All too soon it became obvious that most of us had packed far more than we could carry. My only experience of carrying a kitbag was over short distances packed with soft clothing, not hard edged tins that moved with every step, clearly, this was going to be a terrible journey. Fortunately for us, the Japanese soldiers soon began to wilt. They wore a full kit and uniform, and each one carried a rifle and ammunition. They were soon soaked with sweat in the hot humid tropical heat and suffered as much as we were.
We came to a halt for a short rest and were told that anyone unable to keep up the pace would be shot. I think the impression the Japanese officer was trying to convey, was that the stop was for our benefit, rather than for his troops. My immediate thoughts upon stopping was to endeavour to lighten my load somehow. I mentally went through was I was carrying and decided that the tinned fruit, which were in two pound tins, must go first. I opened a tin of peaches, ate what I could and drunk the juice. I looked around and found that my fellow airmen were all like minded, busily sorting their loads and eating what they could manage. The break came to an end all too soon.
We had left the bush and scrub behind and were marching on a dirt road, the heat was intense. I had kept a tin of peaches handy so I as I walked I stabbed it with the spike of my jack knife, drunk the juice and threw the tin and fruit away.
At the next break I did a hasty repack, I decided to discard my blanket which I had taken to sleep on, also, to keep out the cold at night, it was proving to be too bulky and cumbersome. I reasoned that my blue jacket would keep me warm if needed, so wrapped it around the tinned meat.
The tinned peaches needed to be got rid of, so I decided that on the first day I would just consume peaches and biscuits, I would then be relieved of their bulk and weight. This would leave just the meat and biscuits together with my small amount of kit, making it a more comfortable load to carry. I calculated I could spread the food I had left over five days.
The road we were now travelling on was rough walnut size gravel and in more open country, the sun blazed down from a cloudless sky as we trudged along.
The breaks came about every hour. My arms ached from holding my kitbag on my shoulder but was able to keep up the pace quite easily. I was fed up with the taste of peaches and had an unquenchable thirst. The syrupy juice tasted thicker with each tin and I longed to drain my water bottle but knew that the water I carried was more important to me taken in small sips. The end of the first day came at last and we were to sleep where we had stopped.

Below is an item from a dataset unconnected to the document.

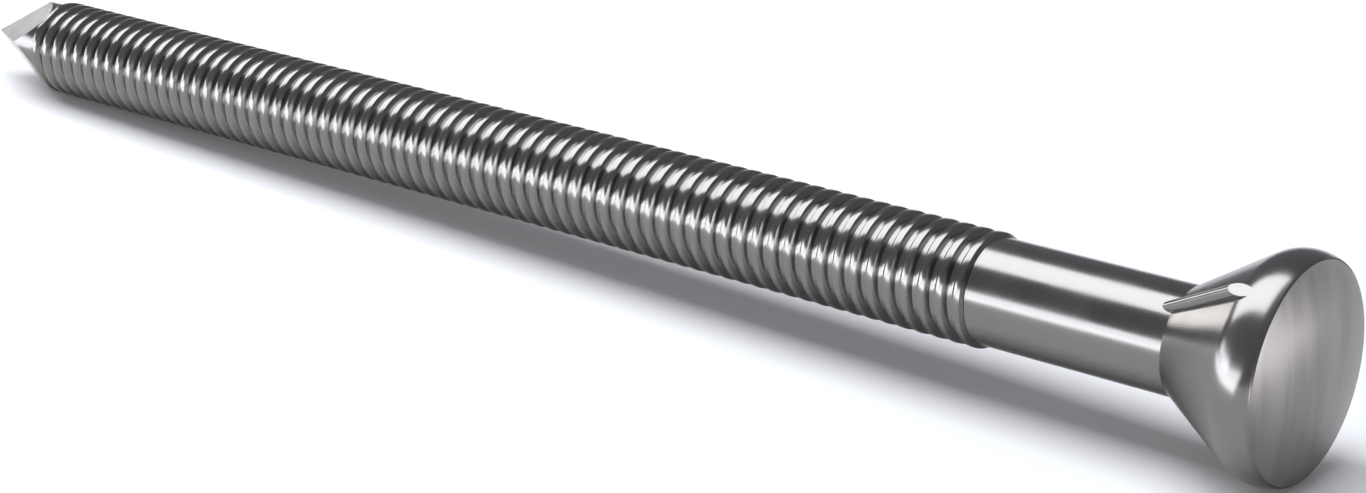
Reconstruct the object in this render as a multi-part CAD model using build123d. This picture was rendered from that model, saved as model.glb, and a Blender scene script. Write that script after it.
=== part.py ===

An army truck arrived with food for the Japanese guards, also, a small water tank where we were allowed to fill our bottles. As I laid down on the ground that night my thoughts were of our day's journey and it occurred to me how strange, we had not passed a single person all day. On the second day of our long trek we were joined by more prisoners and were now travelling on a better road surface and provided with a small water truck at intervals. The soldier escort was now being worked in stages with a truck supplied to relieve them every hour, one hour marching and one hour rest, so they were refreshed which didn't help us, the night stops were a relief. The third day some of the chaps were beginning to flag and some suffered terribly blistered feed. The pace had slowed considerable but our captors persevered with stragglers and did not shoot anyone as promised.
During rest time an Air Vice Marshall who was marching with us, spent some of his rest time moving amongst us, bringing water to some of the men and telling them not to give up. He set us all a very good example. We were told we would rest the following day.
Marching on the next day, we at last arrived at a railway station yard where we boarded a train and were put into carriages where we could sit, bliss. Water was given to us, also a rice meal. Ups and downs were to come throughout my life as a prisoner, but this was a definite up.
Of our whereabouts, we had no idea. We set off and soon passed through a railway yard, in the sidings there were lines of trucks loaded with crate after crate, which had been opened to reveal Tomahawk fighter planes with American markings that had been sent to Java and never used.
Day turned to night as we continued our journey. There was no glass in the windows of the carriages, just wooden shutters to keep out the ash and dust from the burning wood the train was being fueled with. We kept the shutters open and watched the continuous cascade of sparks flying from the engine, we were also curious as to where we were going. At last in the darkness we pulled into a station, where we were ordered out and found we were back in Batavia once again, my fourth visit here.